Wednesday, May 27, 2015

I Am Not A Number

It seems to be a standard that games are to be reviewed with a score. How can you assign a number to an experience? This is standard for every kind of experience, though. We have means to review everything. Restaurants, skydiving schools, car dealerships, car washes, convenience stores. We can put in our two cents and slap a number on to whatever it was that we just did. Why is this? Why have a score? I think that it's all well and good to voice your opinion and describe your experience with something, but why do we always have to have a number to go along with it. When I see some kind of customer review, I never read it. I just glance at the rating, and make my decision based around that.

I know that my writing style is different from most other writers in the video game business, if you can call me part of that world, but I was recently looking up some freelance writing gigs and some of them gave a description of how they go about reviews. They required a scoring system. One number out of five, another number out of ten, pick a number between one and one hundred and you've got yourself a review. Sure, this number might spark an interest in reading the article, but the general consumer will only take a look at the number.

Adam Sessler, one of my heroes, would always go on about how he disapproved of the scoring system. The man is a writer, and he wants to talk about what he had experienced. At the same time, the man was also famous for the scoring system because he was on the most watched video game television show in the world. His writing style had evolved from the standard compartmentalized version of reviews to something more engaging and descriptive. I try to match that quality of writing whenever I decide to write a review, but I still fall into those standards of writing.

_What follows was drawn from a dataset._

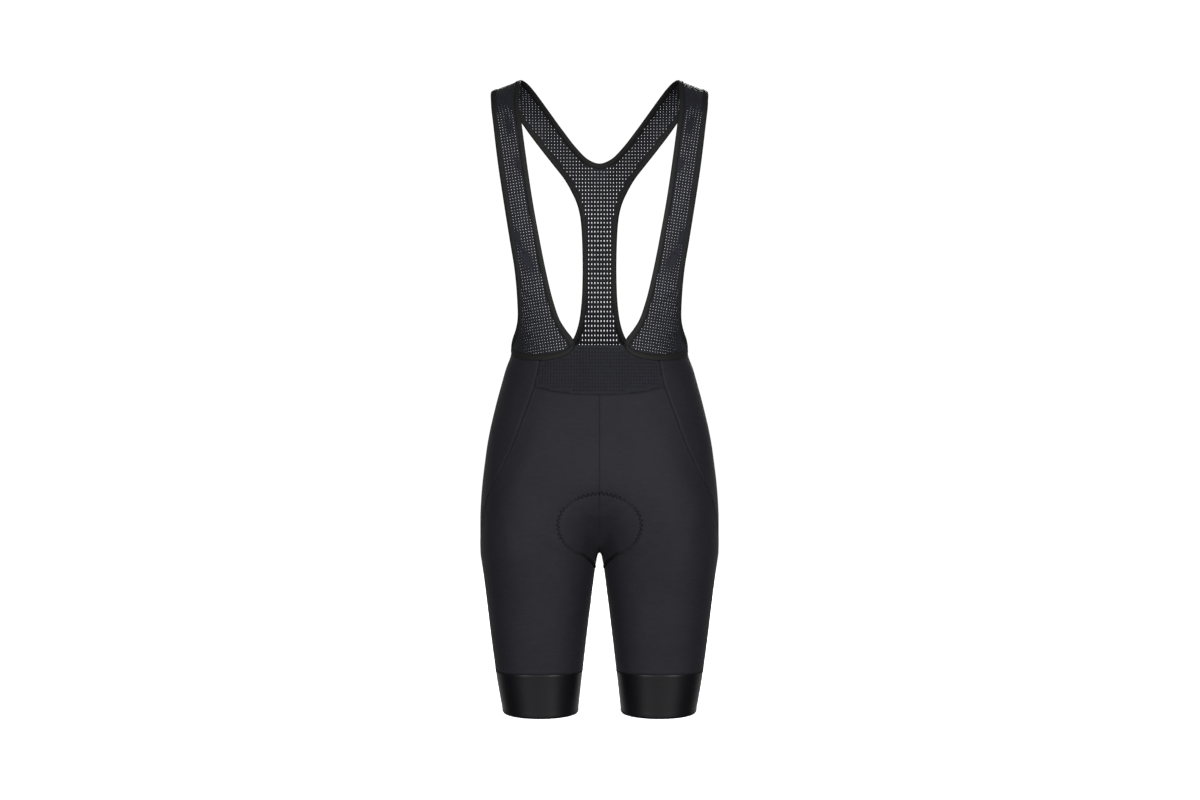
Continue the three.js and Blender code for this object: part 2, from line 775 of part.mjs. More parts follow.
const flat = (place) => new THREE.Vector3(place.x, place.y, 0);
const footInner = shareOnSheet(footCorner.innerShare, footCorner.innerZ, "front");
const footOuter = shareOnSheet(footCorner.outerShare, footCorner.outerZ, "front");
const frontRows = frontStrap.toReversed().map((row) => ({
  inner: onSheet(row.inner, row.z, "front"),
  outer: onSheet(row.outer, row.z, "front"),
}));
const shoulderRow = frontRows.length;
const centreRow = shoulderRow + backStrap.length - 1;
const cornerRow = centreRow + backStem.length + 1;
const baseRow = cornerRow + yokeBase.length - 1;

const neckPlaces = [
  footInner,
  ...frontRows.map((row) => row.inner),
  ...backStrap.slice(1).map((row) => onSheet(row.neckX, row.neckZ, "back")),
];
const beyondCentre = neckPlaces[neckPlaces.length - 2].clone();
beyondCentre.x *= -1;
const neckLine = [...neckPlaces, beyondCentre].map(flat);

const armPlaces = [
  shareOnSheet(underarm.at(-3).share, underarm.at(-3).z, "front"),
  footOuter,
  ...frontRows.map((row) => row.outer),
  ...backStrap.slice(1).map((row) => onSheet(row.armX, row.armZ, "back")),
  ...backStem.map((row) => onSheet(row.armX, row.armZ, "back")),
  ...yokeBase.map((row) => shareOnSheet(row.armShare, row.armZ, "back")),
  shareOnSheet(underarm[2].share, underarm[2].z, "back"),
];
const armLine = armPlaces.map(flat);

// A place beside a line of table rows: count along it and a distance to its left or right.
function besideLine(line, count, distance, turn) {
  const curve = new THREE.CatmullRomCurve3(line, false, "centripetal");
  const t = count / (line.length - 1);
  const place = curve.getPoint(t);
  const tangent = curve.getTangent(t);
  return new THREE.Vector2(place.x + turn * tangent.y * distance, place.y - turn * tangent.x * distance);
}

// Height of the shorts' top edge under a strap foot, as a place along the sheet.
function footLine(across) {
  let level = footCorner.innerZ;
  for (let pass = 0; pass < settlePasses; pass += 1) level = topAt(across / ringLength(level)) + seamGap;
  return alongProfile(level, "front");
}

function loweredToFoot(place, lastPlace, row) {
  const share = smoothStep(footCurveRows, 0, row);
  return new THREE.Vector2(place.x, place.y + share * (footLine(lastPlace.x) - lastPlace.y));
}

function neckEdge(row, distance) {
  const place = besideLine(neckLine, row, distance, 1);
  if (row === centreRow) place.x = 0;
  return loweredToFoot(place, besideLine(neckLine, 0, distance, 1), row);
}

const armEdge = (row, distance) => besideLine(armLine, row + 1, distance, -1);

const meshInset = bindingWidth + seamGap;

// Front straps: from the shoulder seam down to the curved foot

function frontStrapPlace(row, across) {
  const between = (at) => {
    const inner = besideLine(neckLine, at, meshInset, 1);
    return inner.lerp(armEdge(at, meshInset), across);
  };
  return loweredToFoot(between(row), between(0), row);
}

const strapColumns = 6;
const strapRowsPerRow = 2;
const shoulderGap = 0.008;
const strapCloth = patch(strapColumns, shoulderRow * strapRowsPerRow, (u, v) => {
  const place = frontStrapPlace(mix(shoulderRow - shoulderGap, 0, v), u);
  return [sheet(place, 0), sheet(place, meshCloth)];
});
addPair("front_strap", strapCloth, meshMaterial);

// Back yoke: both back straps, the stem and the flared base in one piece

function yokeInnerPlace(row) {
  if (row <= centreRow) return neckEdge(row, meshInset);
  const middles = [neckEdge(centreRow, meshInset).y];
  for (const { middleZ } of backStem) middles.push(alongProfile(middleZ, "back"));
  middles.push(alongProfile(topAt(1) + seamGap, "back"));
  if (row <= cornerRow) {
    const count = Math.min(Math.floor(row - centreRow), middles.length - 2);
    return new THREE.Vector2(0, mix(middles[count], middles[count + 1], row - centreRow - count));
  }
  const count = Math.min(Math.floor(row - cornerRow), yokeBase.length - 2);
  const share = mix(yokeBase[count].seamShare, yokeBase[count + 1].seamShare, row - cornerRow - count);
  return shareOnSheet(share, topAt(share) + seamGap, "back");
}

const yokeColumns = 4;
const yokeRowsPerRow = 2;
const yokeStart = shoulderRow + shoulderGap;
const yokeRows = [];
for (let step = 0; step <= (baseRow - shoulderRow) * yokeRowsPerRow; step += 1) {
  yokeRows.push(Math.max(shoulderRow + step / yokeRowsPerRow, yokeStart));
}
const yokeHalf = patch(yokeColumns, yokeRows.length - 1, (u, v, i, j) => {
  const place = yokeInnerPlace(yokeRows[j]).lerp(armEdge(yokeRows[j], meshInset), u);
  return [sheet(place, 0), sheet(place, meshCloth)];
});
addPiece("back_yoke", sewn(yokeHalf, mirrored(yokeHalf)), meshMaterial);

// Bindings: folded elastic along the free edges

function binding(stations) {
  return patch(1, stations.length - 1, (u, v, i, j) => {
    const side = i === 0 ? stations[j].edge : stations[j].inside;
    return [side(-bindingProud), side(bindingBelow)];
  });
}

function sheetStation(edgeAt, row) {
  const edge = edgeAt(row, 0);
  const inside = edgeAt(row, bindingWidth);
  return { edge: (depth) => sheet(edge, depth), inside: (depth) => sheet(inside, depth) };
}

const bindingStep = 0.5;
const neckStations = [];
for (let row = 0; row <= centreRow; row += bindingStep) neckStations.push(sheetStation(neckEdge, row));
const neckHalf = binding(neckStations);
addPiece("neck_binding", sewn(neckHalf, mirrored(neckHalf)), bindingMaterial);

const underarmLength = ringLength(underarmLevel);
const underarmLine = underarm.map(({ share, z }) => new THREE.Vector3(share * underarmLength, z, 0));

function underarmStation(count) {
  const edge = besideLine(underarmLine, count, 0, -1);
  const inside = besideLine(underarmLine, count, bindingWidth, -1);
  return {
    edge: (depth) => skin(edge.y, edge.x / underarmLength, depth),
    inside: (depth) => skin(inside.y, inside.x / underarmLength, depth),
  };
}

const armStations = [];
for (let row = 0; row <= baseRow; row += bindingStep) armStations.push(sheetStation(armEdge, row));
for (let count = 1 + bindingStep; count < underarm.length - 2; count += bindingStep) {
  armStations.push(underarmStation(count));
}
armStations.push(armStations[0]);
addPair("arm_binding", sewn(binding(armStations)), bindingMaterial);

// Foot bindings: a curved elastic laid over the seam between each strap foot and the shorts

const footBinding = { from: 0.13, to: 0.44, steps: 18 };
const footBindingHalf = patch(1, footBinding.steps, (u, v) => {
  const share = mix(footBinding.from, footBinding.to, v);
  const level = topAt(share) + mix(footBindingWidth / 2, -footBindingWidth / 2, u);
  return [skin(level, share, -laidOn - footBindingCloth), skin(level, share, -laidOn)];
});
addPair("foot_binding", footBindingHalf, bindingMaterial);

export default bibShorts;
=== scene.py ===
# Cycling bib shorts, filled out as if worn and held up at the shoulders. Metres; +X is the
# wearer's left, -Y the front and +Z up, with the origin between the tops of the two straps.

import math

import bpy
import numpy as np
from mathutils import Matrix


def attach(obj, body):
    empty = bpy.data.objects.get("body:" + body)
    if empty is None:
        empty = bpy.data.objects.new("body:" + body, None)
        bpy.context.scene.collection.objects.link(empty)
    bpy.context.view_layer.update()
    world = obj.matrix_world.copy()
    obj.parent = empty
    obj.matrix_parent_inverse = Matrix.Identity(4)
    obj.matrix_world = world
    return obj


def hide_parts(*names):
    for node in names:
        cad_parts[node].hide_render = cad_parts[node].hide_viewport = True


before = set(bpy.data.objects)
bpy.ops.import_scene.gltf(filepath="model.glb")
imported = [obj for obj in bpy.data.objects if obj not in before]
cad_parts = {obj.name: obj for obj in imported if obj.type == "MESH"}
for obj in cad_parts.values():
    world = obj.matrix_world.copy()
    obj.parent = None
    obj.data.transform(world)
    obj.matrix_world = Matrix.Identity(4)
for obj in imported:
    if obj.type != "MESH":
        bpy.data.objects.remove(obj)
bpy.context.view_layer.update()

# Front leg panels: the left and right leg fronts, in matte warp-knit stretch cloth, sewn together
# at the centre front. They are cut flat and take their curves from the body that fills them: two
# leg tubes that run together above the crotch.

panel_thickness = 0.0015
crotch_level = -0.640
level_rings_level = -0.540
level_legs_level = -0.720
legs_touch_level = -0.671
below_crotch_level = -0.700
even_rows_level = -0.470
gripper_level = -0.838
hem_level = -0.8975
hem_dip = 0.003

# Height, half-width, split into two legs, depth ahead of and behind the side line
body_rows = [
    (0.000, 0.2050, 0.000, 0.0840, 0.078),
    (-0.100, 0.1950, 0.000, 0.0840, 0.078),
    (-0.200, 0.1760, 0.000, 0.0910, 0.082),
    (-0.300, 0.1470, 0.000, 0.0910, 0.079),
    (-0.345, 0.1320, 0.000, 0.0890, 0.080),
    (-0.383, 0.1245, 0.000, 0.0880, 0.084),
    (-0.412, 0.1330, 0.000, 0.0920, 0.090),
    (-0.454, 0.1450, 0.000, 0.0970, 0.099),
    (-0.497, 0.1550, 0.000, 0.1000, 0.110),
    (-0.521, 0.1595, 0.000, 0.1010, 0.116),
    (-0.546, 0.1630, 0.120, 0.1010, 0.120),
    (-0.571, 0.1660, 0.320, 0.1000, 0.122),
    (-0.596, 0.1680, 0.550, 0.0980, 0.121),
    (-0.621, 0.1690, 0.770, 0.0960, 0.117),
    (-0.646, 0.1690, 0.930, 0.0930, 0.111),
    (-0.671, 0.1685, 1.043, 0.0900, 0.104),
    (-0.682, 0.1670, 1.062, 0.0885, 0.101),
    (-0.738, 0.1600, 1.162, 0.0800, 0.086),
    (-0.795, 0.1530, 1.284, 0.0720, 0.075),
    (-0.852, 0.1450, 1.427, 0.0640, 0.066),
    (-0.912, 0.1340, 1.620, 0.0570, 0.060),
]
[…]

A basic review consists of breaking down and prioritizing the different parts of a game. Gameplay, then graphics, then story, then sound, then whatever. The fact is, that none of this does the game any justice. You can't judge a game by going of one part of it. The game has all of those elements put together for your experience of playing the game. Movie reviewers don't really seem to criticize movies by taking them apart one bit at a time, they discuss the movie as a whole. What stuck out to them, and what didn't quite grab them. I'm generalizing here, but game reviews have a very basic and sterile approach to how they analyze games. It really isn't fair to the reader, game developer, or the game itself.

I can't separate Halo's gameplay from it's soundtrack, nor can I separate Jet Grind Radio's graphics from its story. These things go in tandem, and they come at the player all at once. There is no need to break down each element. I think that we need to do away with this kind of review. Because a number isn't going to capture my exact experience.